> Collected material
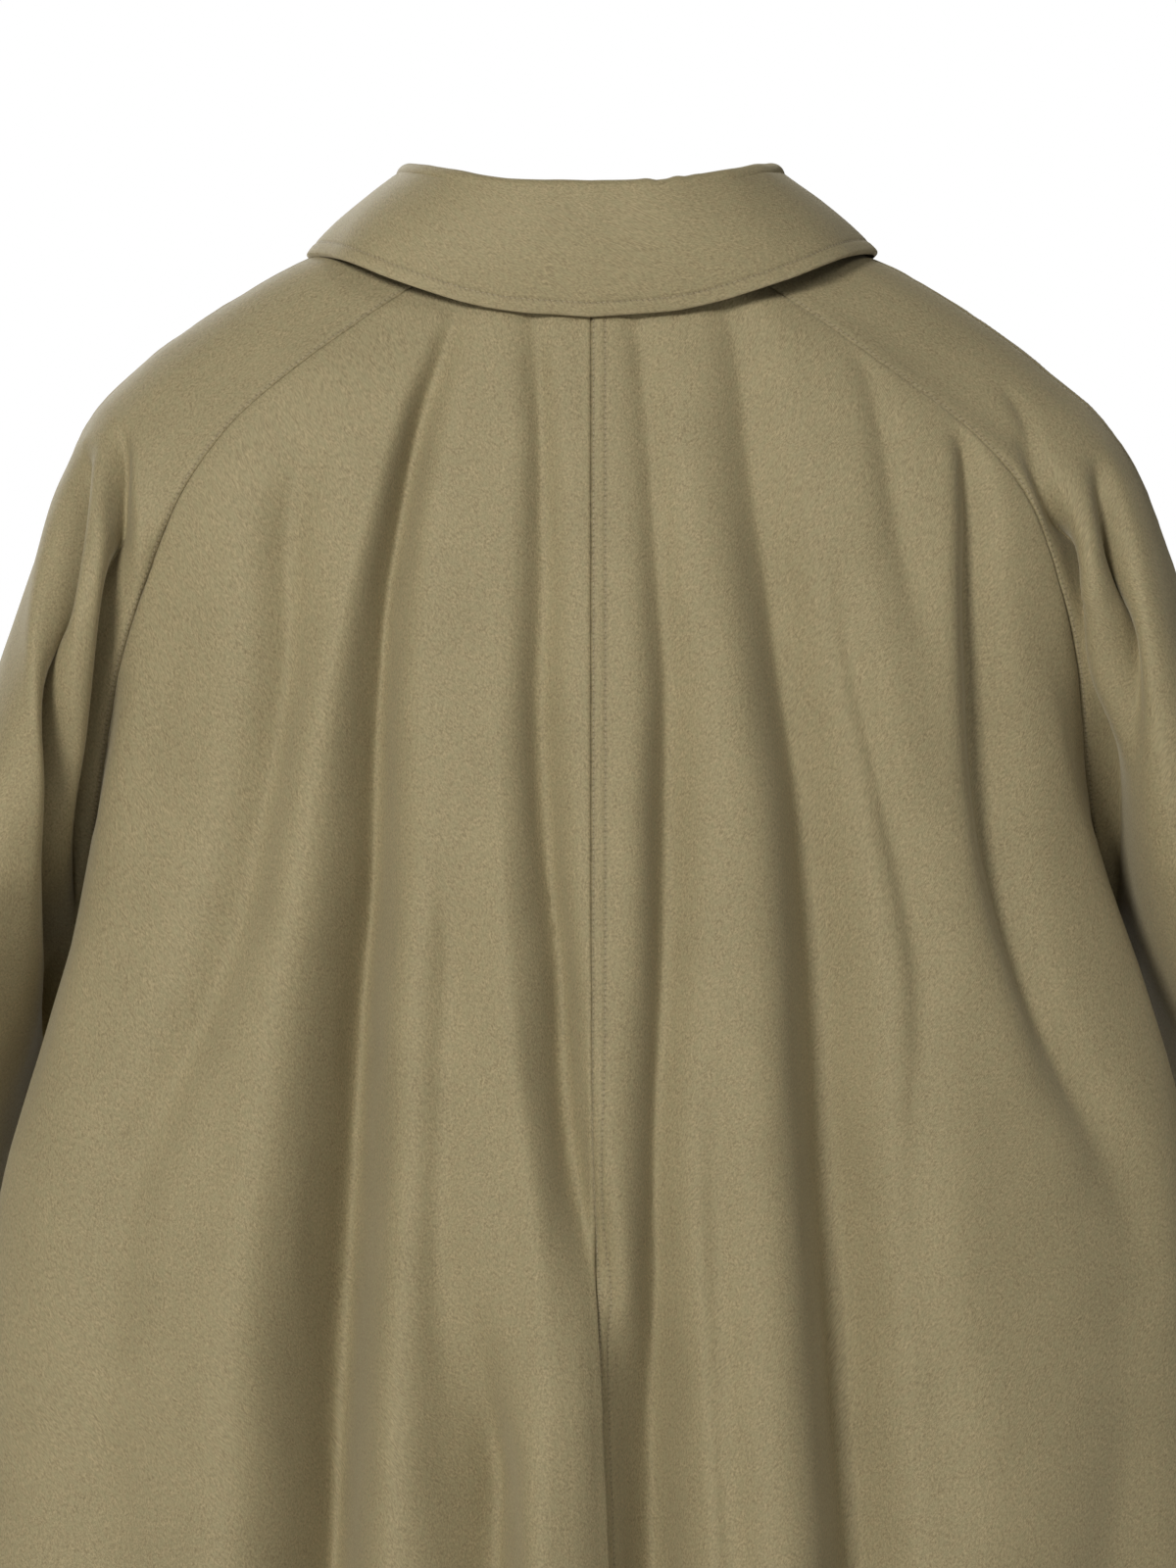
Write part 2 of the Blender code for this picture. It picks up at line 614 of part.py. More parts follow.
def sleeve_fold_shift(front, side, stations, shares):
    """How far the sleeve's folds push the cloth inwards, for each row and column."""
    key = ("front" if front else "back", "left" if side > 0 else "right")
    shift = np.zeros((len(stations), len(shares)))
    fade = smoothstep(shares / SLEEVE_FOLD_FADE) * smoothstep((1 - shares) / SLEEVE_FOLD_FADE)
    for path in SLEEVE_FOLDS[key].values():
        places = column(path, "station", 1)
        at = np.clip(stations, places[0], places[-1])
        depth = smooth(at, places, column(path, "depth"))[:, None]
        middle = smooth(at, places, column(path, "across", 1))[:, None]
        width = smooth(at, places, column(path, "width", 1))[:, None]
        shift += depth * np.exp(-(((shares[None, :] - middle) / width) ** 2)) * fade
    return shift


def grid_normals(grid):
    """Directions through a grid of points, outwards on the wearer's left back."""
    down = np.gradient(grid, axis=0)
    across = np.gradient(grid, axis=1)
    return unit(np.cross(across, down))


def share_seam(first, first_edge, second, second_edge):
    """Gives two panels the same direction through the cloth along the seam that they share."""
    middle = unit(first[first_edge] + second[second_edge])
    first[first_edge] = middle
    second[second_edge] = middle


def set_back(grid, own, edges):
    """Draws the named edges of a panel back from its seams, along the cloth and inwards."""
    moved = grid.copy()
    for name in edges:
        edge, inner = EDGES[name]
        moved[edge] += unit(grid[inner] - grid[edge]) * SEAM_SETBACK
        moved[edge] -= own[edge] * SEAM_SETBACK
    return moved


ALL = slice(None)
EDGES = {
    "top": ((0, ALL), (1, ALL)),
    "start": ((ALL, 0), (ALL, 1)),
    "end": ((ALL, -1), (ALL, -2)),
}


def coat_grids():
    """The outer grids of the eight panels, and the directions through their cloth."""
    outer, own = {}, {}
    for side, word in ((1, "left"), (-1, "right")):
        for front, place in ((False, "back"), (True, "front")):
            outer[f"{place}_{word}"] = body_grid(front, side)
            outer[f"sleeve_{place}_{word}"] = sleeve_grid(front, side)
            flip = 1 if (side > 0) != front else -1
            own[f"{place}_{word}"] = grid_normals(outer[f"{place}_{word}"]) * flip
            own[f"sleeve_{place}_{word}"] = grid_normals(outer[f"sleeve_{place}_{word}"]) * flip
    through = {name: value.copy() for name, value in own.items()}
    above, below = slice(0, RAGLAN_ROWS), slice(RAGLAN_ROWS - 1, None)
    share_seam(through["back_left"], (ALL, 0), through["back_right"], (ALL, 0))
    for word in ("left", "right"):
        back, front = through[f"back_{word}"], through[f"front_{word}"]
        sleeve_back, sleeve_front = through[f"sleeve_back_{word}"], through[f"sleeve_front_{word}"]
        share_seam(sleeve_back, (ALL, -1), sleeve_front, (ALL, -1))
        share_seam(back, (below, -1), front, (below, -1))
        share_seam(sleeve_back, (below, 0), sleeve_front, (below, 0))
        share_seam(back, (above, -1), sleeve_back, (above, 0))
        share_seam(front, (above, -1), sleeve_front, (above, 0))
        side = 1 if word == "left" else -1
        for grid, edge, way in ((back, -1, 1), (front, -1, 1), (sleeve_back, 0, -1), (sleeve_front, 0, -1)):
            grid[RAGLAN_ROWS - 1, edge] = (way * side * UNDERARM_INWARD, 0, -UNDERARM_UP)
    return outer, own, through


def wall_mesh(name, outer, inner):
    """A closed mesh between two grids, with its faces pointing out."""
    rows, columns = outer.shape[:2]
    work = bmesh.new()
    skins = [[[work.verts.new(p) for p in row] for row in grid] for grid in (outer, inner)]
    for skin, order in ((skins[0], 1), (skins[1], -1)):
        for r in range(rows - 1):
            for c in range(columns - 1):
                work.faces.new((skin[r][c], skin[r + 1][c], skin[r + 1][c + 1], skin[r][c + 1])[::order])
    rim = [(0, c) for c in range(columns)] + [(r, columns - 1) for r in range(1, rows)]
    rim += [(rows - 1, c) for c in range(columns - 2, -1, -1)] + [(r, 0) for r in range(rows - 2, 0, -1)]
    for (r0, c0), (r1, c1) in zip(rim, rim[1:] + rim[:1]):
        work.faces.new((skins[0][r0][c0], skins[0][r1][c1], skins[1][r1][c1], skins[1][r0][c0]))
    bmesh.ops.triangulate(work, faces=work.faces[:])
    bmesh.ops.recalc_face_normals(work, faces=work.faces[:])
    if work.calc_volume(signed=True) < 0:
        bmesh.ops.reverse_faces(work, faces=work.faces[:])
    mesh = bpy.data.meshes.new(name)
    work.to_mesh(mesh)
    work.free()
    mesh.shade_smooth()
    mesh.set_sharp_from_angle(angle=math.radians(50))
    return mesh


def add_object(name, mesh, material):
    """Puts a mesh in the scene as a named object with its material."""
    thing = bpy.data.objects.new(name, mesh)
    mesh.materials.append(material)
    bpy.context.scene.collection.objects.link(thing)
    return thing


def make_material(name, colour, roughness):
    """A plain material."""
    material = bpy.data.materials.new(name)
    material.use_nodes = True
    shader = material.node_tree.nodes["Principled BSDF"]
    shader.inputs["Base Color"].default_value = (*colour, 1)
    shader.inputs["Roughness"].default_value = roughness
    shader.inputs["Metallic"].default_value = 0
    return material


def make_panels(cloth):
    """Builds the eight cloth panels of body and sleeves, and gives their outer grids."""
    outer, own, through = coat_grids()
    for name, grid in outer.items():
        edges = ["top", "start", "end"]
        if name.startswith("front"):
            edges = ["top", "end"]
        inner = grid - through[name] * CLOTH_WALL
        shown = set_back(grid, own[name], edges)
        hidden = inner + (shown - grid)
        add_object(name, wall_mesh(name, shown, hidden), cloth)
    return outer


def collar_point(turn, line):
    """Points of the collar's fold or outer edge, at turns from -180 to 180 degrees."""
    turns = column(COLLAR, "turn", 1)
    x, y, z = (smooth(np.abs(turn), turns, column(COLLAR, f"{line}_{axis}")) for axis in "xyz")
    return np.stack([x * np.where(turn < 0, -1, 1), y, z], axis=-1)


def collar_turns():
    """The turns of the collar's sections, from the right end round the back to the left end."""
    half = np.linspace(0, 180, COLLAR_HALF_STATIONS)
    return np.concatenate([-half[:0:-1], half])


def outward(line):
    """Level directions out of a line that runs round the neck from right to left."""
    along = np.gradient(line, axis=0)
    return unit(np.stack([-along[:, 1], along[:, 0], np.zeros(len(line))], axis=-1))


def leaf_grid():
    """The middle of the leaf's wall: inside seam, roll over the fold, and fall to the outer edge."""
    turns = collar_turns()
    fold, edge = collar_point(turns, "fold"), collar_point(turns, "edge")
    out, up = outward(fold), np.array([0, 0, 1.0])
    centre = fold - up * FOLD_ROLL
    columns = [centre - out * FOLD_ROLL - up * (LEAF_INSIDE_DROP - FOLD_ROLL)]
    for angle in np.radians(ROLL_ANGLES):
        columns.append(centre + FOLD_ROLL * (math.sin(angle) * out + math.cos(angle) * up))
    start = columns[-1]
    for share in LEAF_SHARES:
        bulge = LEAF_BULGE * math.sin(math.pi * share)
        columns.append(start + (edge - start) * share + out * bulge)
    return np.stack(columns, axis=1)


def stand_grid():
    """The outer face of the stand, from the neck seam to the leaf's inside seam."""
    turns = np.clip(collar_turns(), -STAND_END_TURN, STAND_END_TURN)
    fold = collar_point(turns, "fold")
    out, up = outward(fold), np.array([0, 0, 1.0])
    top = fold - out * (FOLD_ROLL - COLLAR_WALL / 2) - up * (LEAF_INSIDE_DROP + LAYER_GAP)
    bottom = neck_point(turns) + up * LAYER_GAP
    shares = np.linspace(0, 1, STAND_COLUMNS)
    return np.stack([bottom + (top - bottom) * share for share in shares], axis=1), out


def make_collar(cloth):
    """The collar's leaf and stand."""
    middle = leaf_grid()
    normals = grid_normals(middle)
    half = COLLAR_WALL / 2
    leaf = wall_mesh("collar_leaf", middle + normals * half, middle - normals * half)
    add_object("collar_leaf", leaf, cloth)
    face, out = stand_grid()
    back = face - out[:, None, :] * CLOTH_WALL
    add_object("collar_stand", wall_mesh("collar_stand", face, back), cloth)


def button_mesh():
    """A dished coat button with four holes, its back face at z = 0."""
    profile = [
        (0, 0),
        (BUTTON_RADIUS - BUTTON_EDGE, 0),
        (BUTTON_RADIUS, BUTTON_EDGE),
        (BUTTON_RADIUS, BUTTON_THICKNESS - BUTTON_EDGE),
        (BUTTON_RADIUS - BUTTON_EDGE, BUTTON_THICKNESS),
        (BUTTON_RADIUS - BUTTON_RIM, BUTTON_THICKNESS),
        (BUTTON_RADIUS - BUTTON_RIM - BUTTON_DISH, BUTTON_THICKNESS - BUTTON_DISH),
        (0, BUTTON_THICKNESS - BUTTON_DISH),
    ]
    work = bmesh.new()
    verts = [work.verts.new((r, 0, z)) for r, z in profile]
    edges = [work.edges.new(pair) for pair in zip(verts, verts[1:])]
    bmesh.ops.spin(
        work, geom=verts + edges, cent=(0, 0, 0), axis=(0, 0, 1), angle=math.tau,
        steps=BUTTON_SIDES, use_merge=True,
    )
    bmesh.ops.remove_doubles(work, verts=work.verts[:], dist=1e-6)
    bmesh.ops.recalc_face_normals(work, faces=work.faces[:])
    disc = bpy.data.meshes.new("button_disc")
    work.to_mesh(disc)
    work.free()
    holes = bmesh.new()
    for x in (-1, 1):
        for y in (-1, 1):
            place = Matrix.Translation((x * BUTTON_HOLE_OFFSET, y * BUTTON_HOLE_OFFSET, BUTTON_THICKNESS / 2))
            bmesh.ops.create_cone(
                holes, cap_ends=True, segments=BUTTON_HOLE_SIDES, radius1=BUTTON_HOLE_RADIUS,
                radius2=BUTTON_HOLE_RADIUS, depth=2 * BUTTON_THICKNESS, matrix=place,
            )
    cutter_mesh = bpy.data.meshes.new("button_holes")
    holes.to_mesh(cutter_mesh)
    holes.free()
    blank = bpy.data.objects.new("button_blank", disc)
    cutter = bpy.data.objects.new("button_holes", cutter_mesh)
    for thing in (blank, cutter):
        bpy.context.scene.collection.objects.link(thing)
    cut = blank.modifiers.new("holes", "BOOLEAN")
    cut.object = cutter
    cut.operation = "DIFFERENCE"
    bpy.context.view_layer.update()
    ready = blank.evaluated_get(bpy.context.evaluated_depsgraph_get())
    mesh = bpy.data.meshes.new_from_object(ready)
    mesh.name = "button"
    for thing in (blank, cutter):
        bpy.data.objects.remove(thing)
    mesh.shade_smooth()
    mesh.set_sharp_from_angle(angle=math.radians(35))
    return mesh


def make_buttons(horn, centre_line):
    """Five buttons down the centre front, each square to the cloth under it."""
    mesh = button_mesh()
    mesh.materials.append(horn)
    depth = centre_line[::-1, 1]
    height_of = centre_line[::-1, 2]
    for number, height in enumerate(BUTTON_HEIGHTS, start=1):
        here, above, below = (
            float(np.interp(height + step, height_of, depth)) for step in (0, BUTTON_RADIUS, -BUTTON_RADIUS)
        )
        out = Vector((0, -1, (above - below) / (2 * BUTTON_RADIUS))).normalized()
        button = bpy.data.objects.new(f"button_{number}", mesh)
        button.location = Vector((0, min(here, (above + below) / 2), height)) + out * BUTTON_LIFT
        button.rotation_euler = out.to_track_quat("Z", "Y").to_euler()
        bpy.context.scene.collection.objects.link(button)


def main():
    for thing in list(bpy.data.objects):
        bpy.data.objects.remove(thing)
    cloth = make_material("coat_cloth", CLOTH_COLOUR, 0.85)
    horn = make_material("button_horn", BUTTON_COLOUR, 0.35)
    panels = make_panels(cloth)
    make_collar(cloth)
    make_buttons(horn, panels["front_right"][:, CENTRE_FRONT_COLUMN])


main()
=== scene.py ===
"""A balmacaan coat, dressed: draped gabardine shells, its sewing, a turned-down collar and horn buttons.

The coat faces -Y and its wearer's left is +X. The camera looks at its back from +Y. Tables are in
millimetres and degrees, and meshes are in metres. Each cloth piece is a thin closed shell on the
form of its solid: a fine outer skin and a plainer inner one.
"""

import logging
import math
from dataclasses import dataclass, field
from enum import Enum
from typing import NamedTuple

import bmesh
import bpy
import numpy as np
from mathutils import Matrix, Vector
from mathutils.bvhtree import BVHTree


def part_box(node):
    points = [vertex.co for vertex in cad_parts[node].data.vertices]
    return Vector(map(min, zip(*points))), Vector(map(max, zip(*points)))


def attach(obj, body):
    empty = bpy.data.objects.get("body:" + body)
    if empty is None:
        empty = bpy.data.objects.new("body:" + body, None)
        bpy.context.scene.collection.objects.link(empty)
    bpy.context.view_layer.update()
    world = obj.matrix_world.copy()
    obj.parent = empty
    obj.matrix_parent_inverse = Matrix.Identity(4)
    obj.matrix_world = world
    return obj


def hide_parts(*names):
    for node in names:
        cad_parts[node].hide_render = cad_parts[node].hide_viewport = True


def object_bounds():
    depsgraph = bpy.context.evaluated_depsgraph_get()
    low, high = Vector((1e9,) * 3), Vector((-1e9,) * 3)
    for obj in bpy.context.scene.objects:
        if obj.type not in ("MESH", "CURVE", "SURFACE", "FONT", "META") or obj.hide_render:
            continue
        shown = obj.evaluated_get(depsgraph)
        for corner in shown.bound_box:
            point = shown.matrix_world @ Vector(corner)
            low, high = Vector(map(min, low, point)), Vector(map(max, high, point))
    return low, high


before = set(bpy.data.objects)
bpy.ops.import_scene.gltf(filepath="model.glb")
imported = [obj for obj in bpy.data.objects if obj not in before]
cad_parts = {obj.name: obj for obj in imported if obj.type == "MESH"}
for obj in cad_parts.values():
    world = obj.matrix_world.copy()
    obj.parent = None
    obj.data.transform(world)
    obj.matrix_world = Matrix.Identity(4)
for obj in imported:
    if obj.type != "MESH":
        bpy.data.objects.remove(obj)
CAD_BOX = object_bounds()

MM = 0.001
LOG = logging.getLogger("coat")
UP = np.array([0, 0, 1.0])


# Words and rows of the tables


class Way(Enum):
    """A way to face, with its word in the names of pieces."""

    @property
    def word(self) -> str:
        """The way's name in the names of pieces."""
        return self.name.lower()


class Side(Way):
    """A side of the wearer."""

    LEFT = 1
    RIGHT = -1


class Half(Way):
    """The back or front half of the coat, by the way it faces along Y."""

    BACK = 1
    FRONT = -1


class Finish(Enum):
    """What an edge of a panel looks like from outside."""

    PLAIN = "the flat side of a seam"
    RIDGE = "a seam turned under this side, with one row of stitches"
    WELT = "a seam turned under this side, with two rows of stitches"
    LAP = "a seam whose cloth laps over its neighbour lower down"
    FREE = "a turned edge that hangs free"
    STITCHED_FREE = "a turned edge with a row of stitches along it"
    INSIDE = "an edge that another piece covers"


class BodySection(NamedTuple):
    """A level section of the body: half width, and reach at the centre back and front."""

    z: float
    half_width: float
    back: float
    front: float
    side_y: float


class NeckPoint(NamedTuple):
    """A point of the neck seam, turned from the centre back."""

    turn: float
    x: float
    y: float
    z: float


class SeamPoint(NamedTuple):
    """A point of a raglan seam, and how far the body has turned away from flat there."""

    station: float
    x: float
    y: float
    z: float
    turn: float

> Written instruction
Give back exactly the stretch that opens on the line with "panels = make_panels(cloth)" and closes on the line with "obj.data.transform(world)".

> Exercise solution
    panels = make_panels(cloth)
    make_collar(cloth)
    make_buttons(horn, panels["front_right"][:, CENTRE_FRONT_COLUMN])


main()
=== scene.py ===
"""A balmacaan coat, dressed: draped gabardine shells, its sewing, a turned-down collar and horn buttons.

The coat faces -Y and its wearer's left is +X. The camera looks at its back from +Y. Tables are in
millimetres and degrees, and meshes are in metres. Each cloth piece is a thin closed shell on the
form of its solid: a fine outer skin and a plainer inner one.
"""

import logging
import math
from dataclasses import dataclass, field
from enum import Enum
from typing import NamedTuple

import bmesh
import bpy
import numpy as np
from mathutils import Matrix, Vector
from mathutils.bvhtree import BVHTree


def part_box(node):
    points = [vertex.co for vertex in cad_parts[node].data.vertices]
    return Vector(map(min, zip(*points))), Vector(map(max, zip(*points)))


def attach(obj, body):
    empty = bpy.data.objects.get("body:" + body)
    if empty is None:
        empty = bpy.data.objects.new("body:" + body, None)
        bpy.context.scene.collection.objects.link(empty)
    bpy.context.view_layer.update()
    world = obj.matrix_world.copy()
    obj.parent = empty
    obj.matrix_parent_inverse = Matrix.Identity(4)
    obj.matrix_world = world
    return obj


def hide_parts(*names):
    for node in names:
        cad_parts[node].hide_render = cad_parts[node].hide_viewport = True


def object_bounds():
    depsgraph = bpy.context.evaluated_depsgraph_get()
    low, high = Vector((1e9,) * 3), Vector((-1e9,) * 3)
    for obj in bpy.context.scene.objects:
        if obj.type not in ("MESH", "CURVE", "SURFACE", "FONT", "META") or obj.hide_render:
            continue
        shown = obj.evaluated_get(depsgraph)
        for corner in shown.bound_box:
            point = shown.matrix_world @ Vector(corner)
            low, high = Vector(map(min, low, point)), Vector(map(max, high, point))
    return low, high


before = set(bpy.data.objects)
bpy.ops.import_scene.gltf(filepath="model.glb")
imported = [obj for obj in bpy.data.objects if obj not in before]
cad_parts = {obj.name: obj for obj in imported if obj.type == "MESH"}
for obj in cad_parts.values():
    world = obj.matrix_world.copy()
    obj.parent = None
    obj.data.transform(world)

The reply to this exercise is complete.